++++ Supplied information

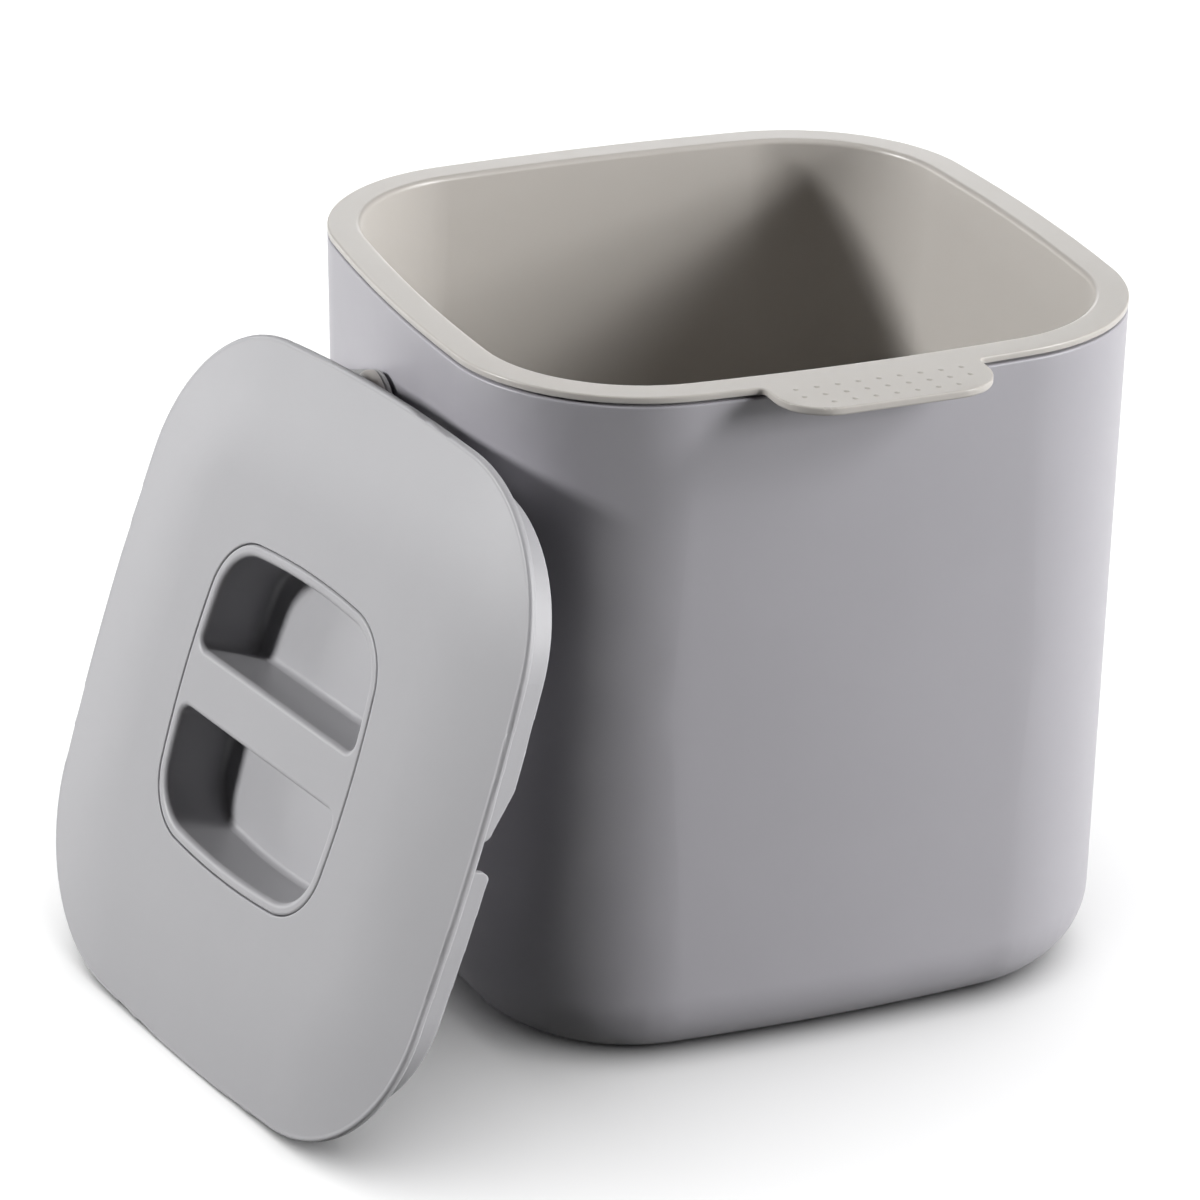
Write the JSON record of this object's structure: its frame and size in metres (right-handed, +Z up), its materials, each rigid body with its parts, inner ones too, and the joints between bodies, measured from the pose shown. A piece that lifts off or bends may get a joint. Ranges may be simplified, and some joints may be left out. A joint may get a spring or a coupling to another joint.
{
  "type": "food waste bin",
  "caption": "Square food waste bin with rounded corners: outer body with a swinging bail, lift-out bucket with a dotted grip tab, and a domed lid with a two-pocket grip that leans beside it.",
  "frame": {"origin": "centre of the outer body's flat base, on the floor", "axes": "+Z up, -Y towards the bucket's grip tab, and -X towards the side that the lid leans on"},
  "size_m": [0.294, 0.2425, 0.2021],
  "materials": {
    "body_plastic": "satin mauve-grey, fine moulded grain",
    "bucket_plastic": "satin warm beige-grey, slightly glossy",
    "bail_plastic": "satin light grey",
    "lid_plastic": "matte light grey, very fine leathery grain"
  },
  "bodies": {
    "bin": {"outer_body": "body_plastic", "left_pivot_pin": "bucket_plastic", "right_pivot_pin": "bucket_plastic"},
    "bucket": {"inner_bucket": "bucket_plastic"},
    "bail": {"bail_handle": "bail_plastic"},
    "lid": {"lid_shell": "lid_plastic", "lid_handle_insert": "lid_plastic"}
  },
  "joints": [
    {"name": "bucket_lift", "type": "slide", "parent": "bin", "child": "bucket", "axis": [0, 0, 1], "range_m": [0, 0.3]},
    {"name": "bail_swing", "type": "hinge", "parent": "bin", "child": "bail", "pos_m": [0, 0, 0.1685], "axis": [1, 0, 0], "range_deg": [0, 155]},
    {"name": "lid_lift", "type": "slide", "parent": "bin", "child": "lid", "axis": [-0.588, -0.12, 0.7999], "range_m": [0, 0.25]}
  ]
}
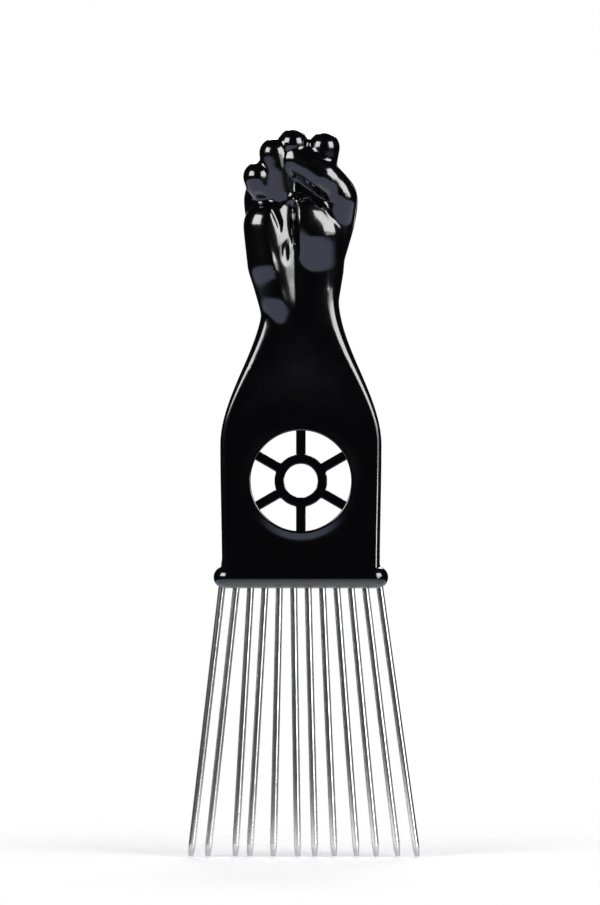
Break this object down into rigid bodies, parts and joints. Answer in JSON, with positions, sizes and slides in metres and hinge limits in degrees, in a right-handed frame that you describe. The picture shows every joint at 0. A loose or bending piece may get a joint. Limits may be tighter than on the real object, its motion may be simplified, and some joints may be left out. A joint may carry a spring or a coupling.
{
  "type": "afro pick",
  "caption": "Wide-toothed lifting comb: round steel wire tines fanned out of a glossy black moulded handle with a pierced plate and a raised-fist grip.",
  "frame": {"origin": "bottom centre of the bounding box, at the level of the tine tips and under the middle of the handle", "axes": "+Z from the tine tips to the knuckles, +X across the fan towards the thumb side of the fist, +Y towards the back of the hand; the palm side of the fist faces -Y"},
  "size_m": [0.0524, 0.0174, 0.1652],
  "materials": {
    "handle_plastic": "high gloss black moulded plastic",
    "tine_steel": "drawn steel wire, satin, with paler ground tips"
  },
  "bodies": {
    "root": {"handle": "handle_plastic", "tine_01": "tine_steel", "tine_02": "tine_steel", "tine_03": "tine_steel", "tine_04": "tine_steel", "tine_05": "tine_steel", "tine_06": "tine_steel", "tine_07": "tine_steel", "tine_08": "tine_steel", "tine_09": "tine_steel", "tine_10": "tine_steel", "tine_11": "tine_steel", "tine_12": "tine_steel"}
  },
  "joints": []
}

++++++++

Every line above should be printed again exactly as it stands.

▶ Written response
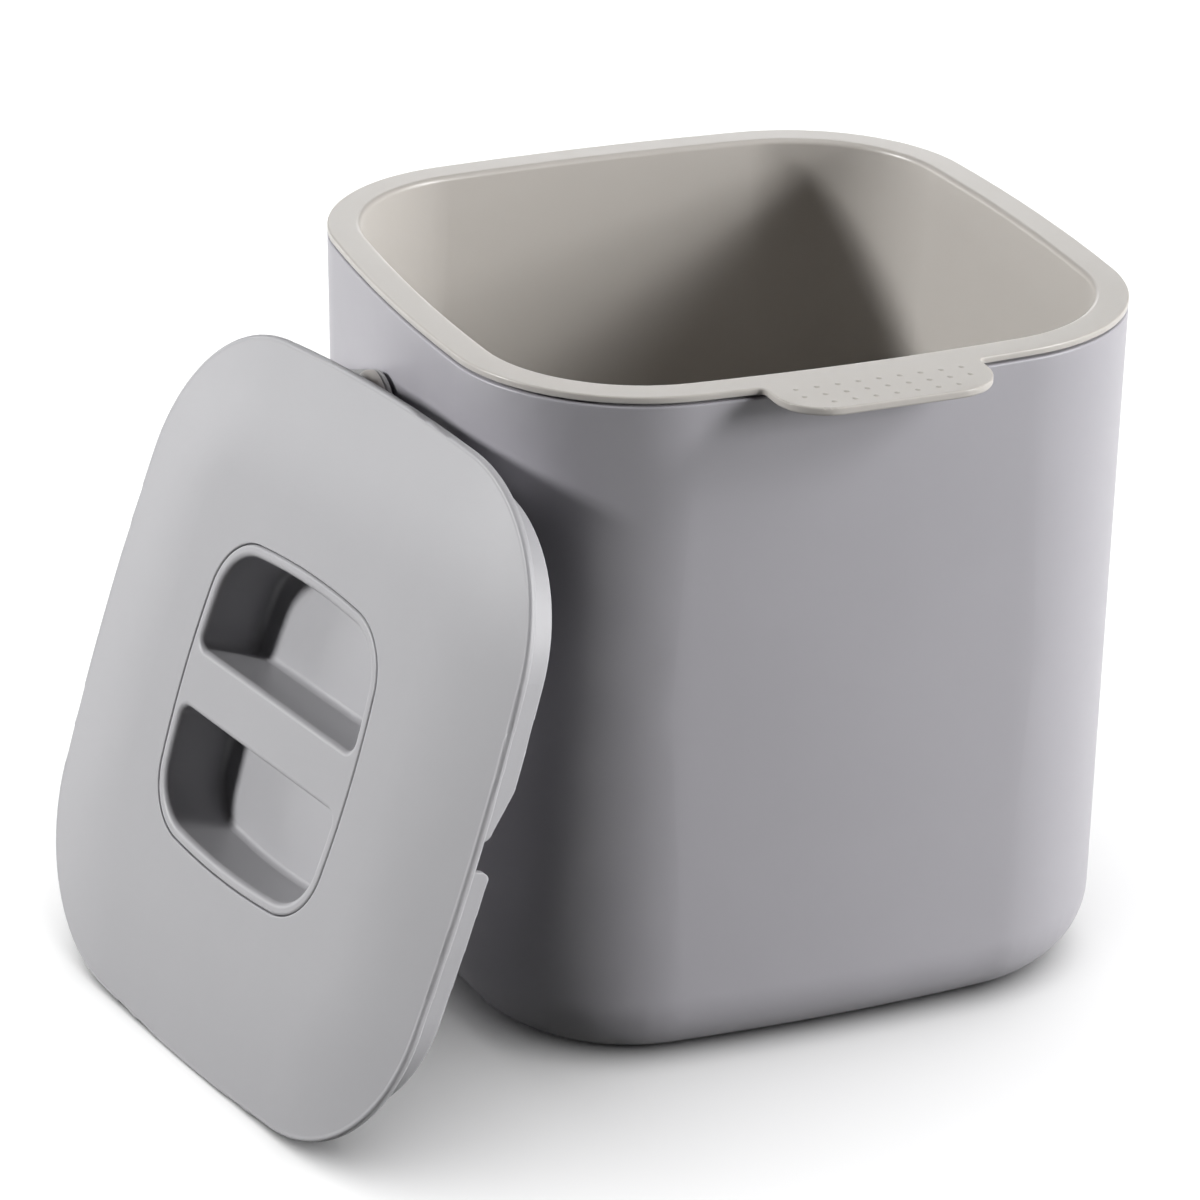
Write the JSON record of this object's structure: its frame and size in metres (right-handed, +Z up), its materials, each rigid body with its parts, inner ones too, and the joints between bodies, measured from the pose shown. A piece that lifts off or bends may get a joint. Ranges may be simplified, and some joints may be left out. A joint may get a spring or a coupling to another joint.
{
  "type": "food waste bin",
  "caption": "Square food waste bin with rounded corners: outer body with a swinging bail, lift-out bucket with a dotted grip tab, and a domed lid with a two-pocket grip that leans beside it.",
  "frame": {"origin": "centre of the outer body's flat base, on the floor", "axes": "+Z up, -Y towards the bucket's grip tab, and -X towards the side that the lid leans on"},
  "size_m": [0.294, 0.2425, 0.2021],
  "materials": {
    "body_plastic": "satin mauve-grey, fine moulded grain",
    "bucket_plastic": "satin warm beige-grey, slightly glossy",
    "bail_plastic": "satin light grey",
    "lid_plastic": "matte light grey, very fine leathery grain"
  },
  "bodies": {
    "bin": {"outer_body": "body_plastic", "left_pivot_pin": "bucket_plastic", "right_pivot_pin": "bucket_plastic"},
    "bucket": {"inner_bucket": "bucket_plastic"},
    "bail": {"bail_handle": "bail_plastic"},
    "lid": {"lid_shell": "lid_plastic", "lid_handle_insert": "lid_plastic"}
  },
  "joints": [
    {"name": "bucket_lift", "type": "slide", "parent": "bin", "child": "bucket", "axis": [0, 0, 1], "range_m": [0, 0.3]},
    {"name": "bail_swing", "type": "hinge", "parent": "bin", "child": "bail", "pos_m": [0, 0, 0.1685], "axis": [1, 0, 0], "range_deg": [0, 155]},
    {"name": "lid_lift", "type": "slide", "parent": "bin", "child": "lid", "axis": [-0.588, -0.12, 0.7999], "range_m": [0, 0.25]}
  ]
}
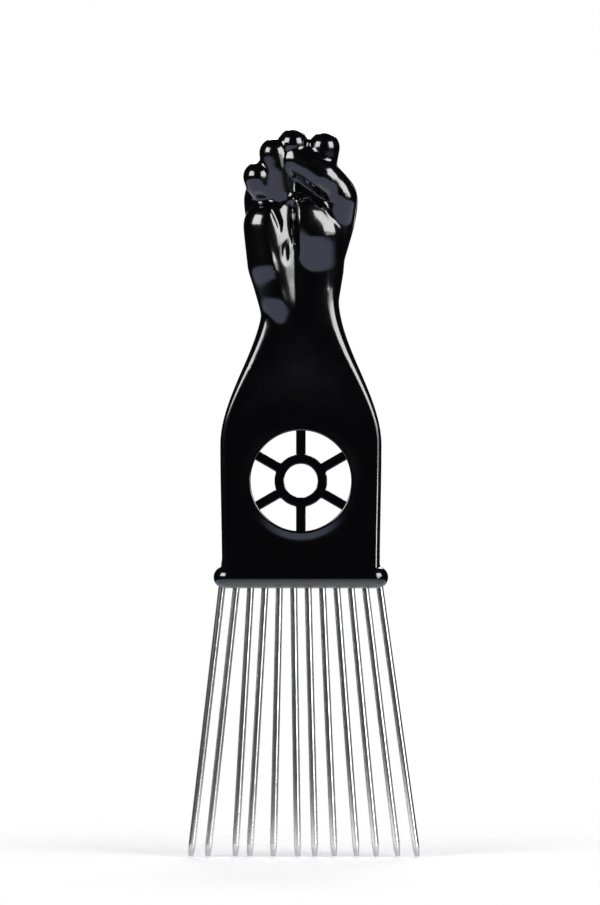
Break this object down into rigid bodies, parts and joints. Answer in JSON, with positions, sizes and slides in metres and hinge limits in degrees, in a right-handed frame that you describe. The picture shows every joint at 0. A loose or bending piece may get a joint. Limits may be tighter than on the real object, its motion may be simplified, and some joints may be left out. A joint may carry a spring or a coupling.
{
  "type": "afro pick",
  "caption": "Wide-toothed lifting comb: round steel wire tines fanned out of a glossy black moulded handle with a pierced plate and a raised-fist grip.",
  "frame": {"origin": "bottom centre of the bounding box, at the level of the tine tips and under the middle of the handle", "axes": "+Z from the tine tips to the knuckles, +X across the fan towards the thumb side of the fist, +Y towards the back of the hand; the palm side of the fist faces -Y"},
  "size_m": [0.0524, 0.0174, 0.1652],
  "materials": {
    "handle_plastic": "high gloss black moulded plastic",
    "tine_steel": "drawn steel wire, satin, with paler ground tips"
  },
  "bodies": {
    "root": {"handle": "handle_plastic", "tine_01": "tine_steel", "tine_02": "tine_steel", "tine_03": "tine_steel", "tine_04": "tine_steel", "tine_05": "tine_steel", "tine_06": "tine_steel", "tine_07": "tine_steel", "tine_08": "tine_steel", "tine_09": "tine_steel", "tine_10": "tine_steel", "tine_11": "tine_steel", "tine_12": "tine_steel"}
  },
  "joints": []
}